Check whether the methodology has been independently verified and which carbon standard governs the credit issuance. Finally, evaluate how the project engages with landowners and manages potential risks around soil health, dust, and long-term monitoring commitments.
Frequently asked questions about enhanced rock weathering
How much does enhanced rock weathering cost per tonne of CO₂?
ERW costs currently range from $100 to $300+ per tonne of CO₂ removed, depending on rock type, grinding requirements, transport distance, and local conditions. Projects with favorable logistics and existing quarry infrastructure tend toward the lower end, while those requiring extensive processing or long-distance hauling cost more. As the industry scales and optimizes operations, costs are expected to decline, though ERW will likely remain more expensive than nature-based solutions while offering superior permanence.
What policy incentives make enhanced weathering more attractive?

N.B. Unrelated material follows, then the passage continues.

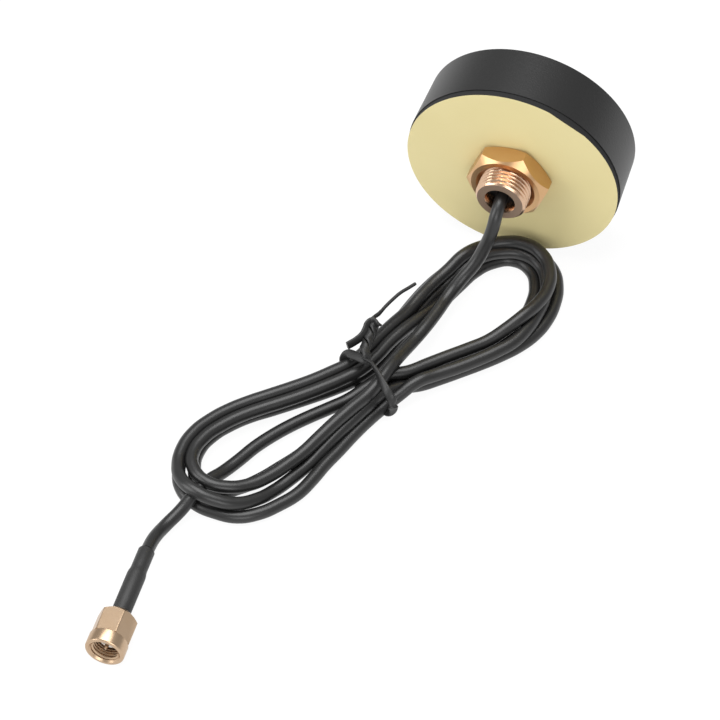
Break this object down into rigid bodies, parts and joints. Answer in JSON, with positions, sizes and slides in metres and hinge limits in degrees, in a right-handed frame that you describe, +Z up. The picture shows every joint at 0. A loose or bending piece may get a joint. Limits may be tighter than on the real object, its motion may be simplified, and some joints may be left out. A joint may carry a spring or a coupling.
{
  "type": "gps antenna",
  "caption": "Round screw-mount GPS antenna with a hollow threaded stud, hexagon nut and a folded coaxial lead ending in a screw-on coaxial plug.",
  "frame": {"origin": "bottom centre of the antenna's bounding box without the free lead and its plug: the floor point under the puck, half way between the stud's end and the radome's crown", "axes": "+Z up with the puck standing on its rim, the antenna's own axis along Y with the stud towards -Y and the radome's crown towards +Y"},
  "size_m": [0.076, 0.1556, 0.05],
  "materials": {
    "housing_asa": "matt, fine moulded grain",
    "base_zinc": "die-cast, as cast",
    "seal_rubber": "matt",
    "pad_foam": "closed-cell foam, matt",
    "liner_paper": "waxed paper, satin",
    "stud_brass": "bright turned",
    "nut_brass": "bright turned",
    "board_laminate": "solder resist",
    "screw_steel": "zinc plated",
    "patch_ceramic": "fired ceramic",
    "electrode_silver": "printed silver",
    "tape_adhesive": "adhesive tape",
    "pin_gold": "gold plated",
    "can_tin": "tin plated",
    "chip_moulding": "moulded epoxy",
    "filter_lid": "gold plated lid",
    "cable_jacket": "satin extruded",
    "cable_braid": "tinned braid",
    "cable_dielectric": "extruded polyethylene",
    "cable_copper": "bare copper",
    "tie_vinyl": "vinyl-covered wire",
    "sleeve_polyolefin": "shrunk, satin",
    "plug_gold": "gold plated, bright",
    "plug_ptfe": "turned",
    "gasket_silicone": "moulded",
    "ring_bronze": "spring temper"
  },
  "bodies": {
    "antenna": {"radome": "housing_asa", "base_plate": "base_zinc", "base_seal_ring": "seal_rubber", "foam_pad": "pad_foam", "release_liner": "liner_paper", "threaded_stud": "stud_brass", "mounting_nut": "nut_brass", "cable_grommet": "seal_rubber", "circuit_board": "board_laminate", "board_screws": "screw_steel", "ceramic_patch": "patch_ceramic", "patch_electrode": "electrode_silver", "patch_tape": "tape_adhesive", "feed_pin": "pin_gold", "shield_can": "can_tin", "lna_chip": "chip_moulding", "band_filter": "filter_lid", "cable_jacket_end": "cable_jacket", "cable_braid_end": "cable_braid", "cable_dielectric_end": "cable_dielectric", "cable_core_end": "cable_copper", "cord_lead_in": "cable_jacket", "cord_hank": "cable_jacket", "cord_lead_out": "cable_jacket", "twist_tie": "tie_vinyl", "heat_shrink_sleeve": "sleeve_polyolefin", "crimp_ferrule": "plug_gold", "plug_cable_end": "cable_jacket", "plug_body": "plug_gold", "plug_insulator": "plug_ptfe", "plug_center_pin": "pin_gold", "plug_gasket": "gasket_silicone", "plug_snap_ring": "ring_bronze"},
    "plug_nut": {"coupling_nut": "plug_gold"}
  },
  "joints": [
    {"name": "sma_coupling_nut", "type": "hinge", "parent": "antenna", "child": "plug_nut", "pos_m": [-0.0461, -0.1432, 0.00445], "axis": [0.0262, -0.9997, 0], "continuous": true}
  ]
}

Government programs supporting agricultural carbon sequestration, research grants for soil amendment practices, and carbon pricing mechanisms all improve ERW project economics. Some jurisdictions offer tax credits or cost-share programs for farmers adopting climate-beneficial practices, which can apply to ERW. Procurement commitments from government agencies and development banks also strengthen demand signals that encourage project development.
How does ERW compare to biochar for carbon removal?

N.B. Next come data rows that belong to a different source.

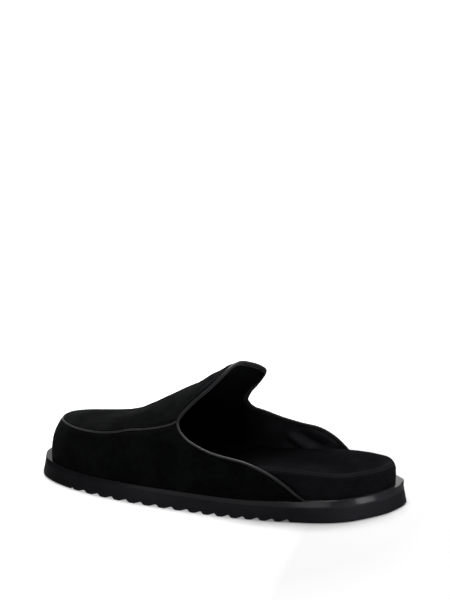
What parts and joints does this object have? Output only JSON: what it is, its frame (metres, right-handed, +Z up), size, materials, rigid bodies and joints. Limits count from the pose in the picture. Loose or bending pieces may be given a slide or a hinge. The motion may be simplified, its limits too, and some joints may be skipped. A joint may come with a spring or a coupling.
{
  "type": "slip-on shoe",
  "caption": "Backless slip-on shoe for the left foot, with a suede-like upper and tongue, a cupped footbed open at the heel, and a rubber sole rippled underneath.",
  "frame": {"origin": "on the floor under the middle of the sole's length and width", "axes": "+X towards the toe, +Y towards the outer side of a left foot, +Z up"},
  "size_m": [0.2936, 0.1113, 0.102],
  "materials": {
    "sole_rubber": "satin",
    "footbed_suede": "napped",
    "upper_suede": "napped",
    "binding_leather": "satin"
  },
  "bodies": {
    "root": {"outsole": "sole_rubber", "footbed": "footbed_suede", "upper": "upper_suede", "binding": "binding_leather"}
  },
  "joints": []
}
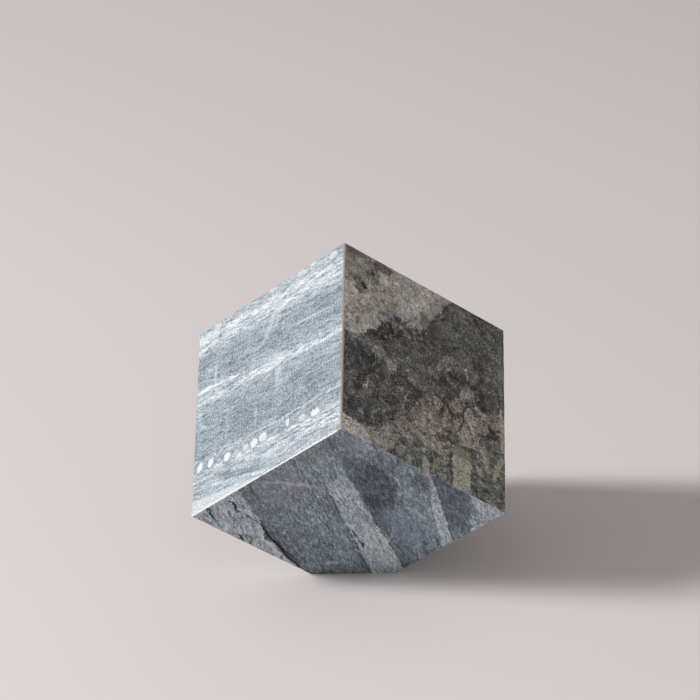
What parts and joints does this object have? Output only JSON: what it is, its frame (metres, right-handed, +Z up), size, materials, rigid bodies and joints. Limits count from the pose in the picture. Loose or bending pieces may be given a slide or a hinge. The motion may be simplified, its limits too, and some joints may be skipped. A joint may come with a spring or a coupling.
{
  "type": "marble block",
  "caption": "Sawn cube of banded blue-grey marble with eased edges, standing on a corner that is cut off flat so that its body diagonal is upright.",
  "frame": {"origin": "middle of the small triangle at the bottom, cut off one corner, that the block rests on", "axes": "+Z up the cube's body diagonal, through the opposite corner; -Y towards the front upper corner, between the two front faces; +X to the right of someone facing it"},
  "size_m": [0.1682, 0.1942, 0.187],
  "materials": {
    "marble": "sawn and honed, satin, with white bands on one side and dark breccia on another"
  },
  "bodies": {
    "root": {"marble_block": "marble"}
  },
  "joints": []
}
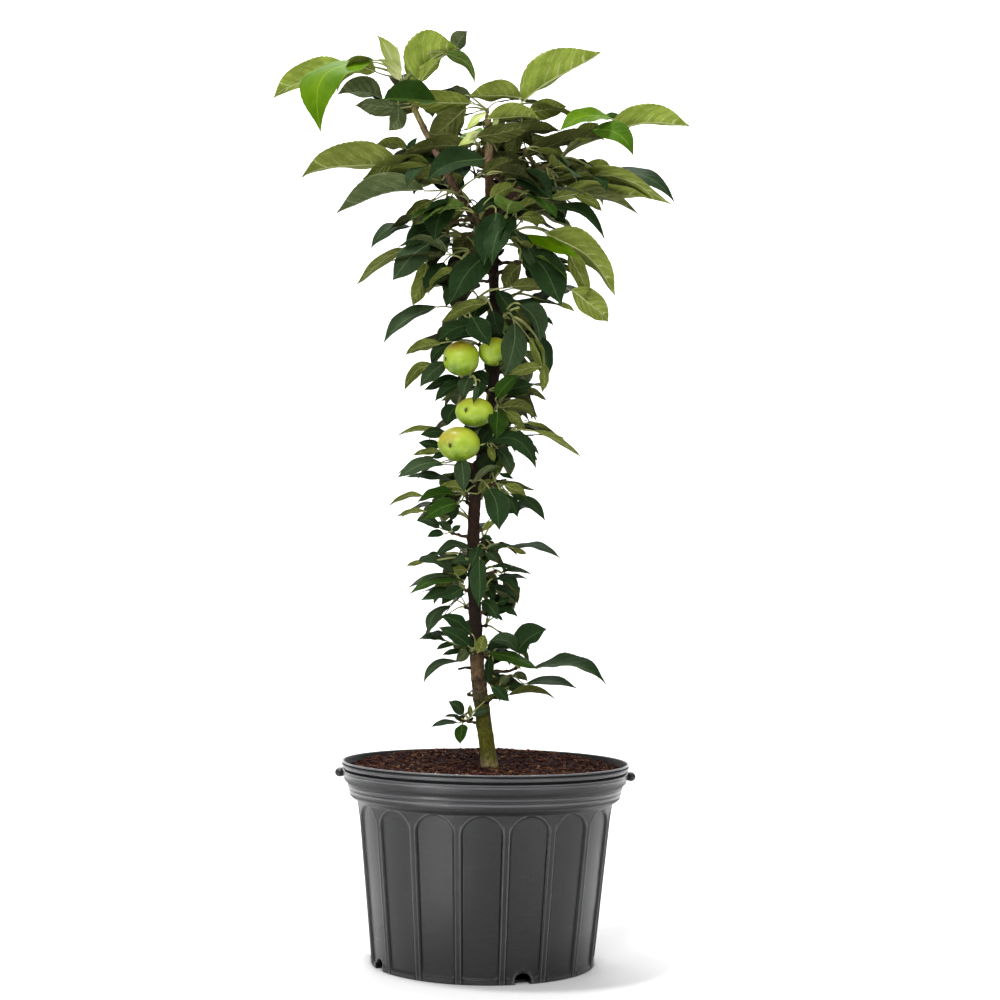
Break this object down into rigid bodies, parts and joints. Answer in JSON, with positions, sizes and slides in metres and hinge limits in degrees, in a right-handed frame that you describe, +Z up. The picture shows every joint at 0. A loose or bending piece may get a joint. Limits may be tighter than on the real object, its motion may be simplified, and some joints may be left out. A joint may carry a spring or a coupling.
{
  "type": "dwarf columnar apple tree in a nursery pot",
  "caption": "Young columnar fruit tree with a slim leaning trunk, tiers of serrated leaves and green-yellow fruit, standing in a round black fluted nursery pot of bark mix.",
  "frame": {"origin": "centre of the pot's flat underside", "axes": "+Z up along the pot's axis, -Y towards the front, +X to the right seen from the front"},
  "size_m": [0.5521, 0.37, 1.2159],
  "materials": {
    "pot_plastic": "satin moulded plastic, dark grey-black, fine grain",
    "bark_mix": "coarse damp bark and coir mix",
    "bark": "smooth young bark, olive at the foot, brown with rings and lenticels above",
    "young_bark": "downy pinkish-brown new shoots",
    "leaves_dark": "semi-gloss dark green leaves",
    "leaves_mid": "semi-gloss green leaves with paler undersides",
    "leaves_pale": "young leaves, matte pale olive undersides",
    "fruit_skin": "waxy yellow-green skin with a faint russet blush"
  },
  "bodies": {
    "root": {"pot": "pot_plastic", "soil": "bark_mix", "trunk": "bark", "bough_left": "young_bark", "bough_right": "young_bark", "bough_back": "young_bark", "foliage_top_centre": "leaves_pale", "foliage_top_far_left": "leaves_pale", "foliage_top_right": "leaves_pale", "foliage_top_far_right": "leaves_pale", "foliage_top_front": "leaves_pale", "foliage_top_back": "leaves_pale", "foliage_top_back_left": "leaves_pale", "foliage_top_back_right": "leaves_pale", "foliage_upper_left": "leaves_pale", "foliage_upper_right": "leaves_pale", "foliage_upper_front": "leaves_pale", "foliage_upper_front_left": "leaves_pale", "foliage_upper_front_right": "leaves_pale", "foliage_upper_back_left": "leaves_pale", "foliage_upper_back_right": "leaves_pale", "foliage_middle_left": "leaves_mid", "foliage_middle_right": "leaves_mid", "foliage_middle_front": "leaves_mid", "foliage_middle_back": "leaves_mid", "foliage_fruiting_left": "leaves_dark", "foliage_fruiting_right": "leaves_dark", "foliage_fruiting_back": "leaves_dark", "foliage_lower_left": "leaves_dark", "foliage_lower_right": "leaves_dark", "foliage_lower_back": "leaves_dark", "foliage_waist_left": "leaves_dark", "foliage_waist_right": "leaves_dark", "foliage_waist_back": "leaves_dark", "foliage_spur_left": "leaves_dark", "foliage_spur_right": "leaves_dark", "foliage_spur_back": "leaves_dark", "foliage_foot_left": "leaves_dark", "foliage_foot_right": "leaves_dark", "foliage_foot_back": "leaves_dark", "foliage_low_pad_left": "leaves_dark", "foliage_low_pad_right": "leaves_dark", "foliage_lowest_left": "leaves_dark"}
  },
  "joints": []
}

ERW offers longer permanence (10,000+ years) compared to biochar (100-1,000 years), but biochar provides immediate soil carbon storage with additional organic matter benefits that improve water retention and microbial habitat. ERW requires more energy for processing but uses abundant, widely available rock materials, while biochar depends on biomass feedstock availability. Many experts view these as complementary approaches rather than competing alternatives.
How much crushed rock is required to remove one tonne of CO₂?
Rock application rates typically range from 10 to 50 tonnes of rock per tonne of CO₂ removed over multiple years. Basalt might require 20-40 tonnes per tonne CO₂, while more reactive minerals like olivine can achieve removal with less material. The weathering happens gradually, so full carbon removal accrues over 5-20 years following application, depending on climate and soil characteristics.
When will large-scale ERW credits be broadly available?
ERW credit availability depends on methodology finalization, project development timelines, and scaling of rock processing infrastructure across agricultural regions. Current annual issuance remains below 100,000 tonnes CO₂, but several projects aim to reach million-tonne scale by 2026-2027. Broader availability will require continued methodology development, successful field demonstrations, and investment in quarrying and logistics infrastructure to support deployment across diverse agricultural landscapes.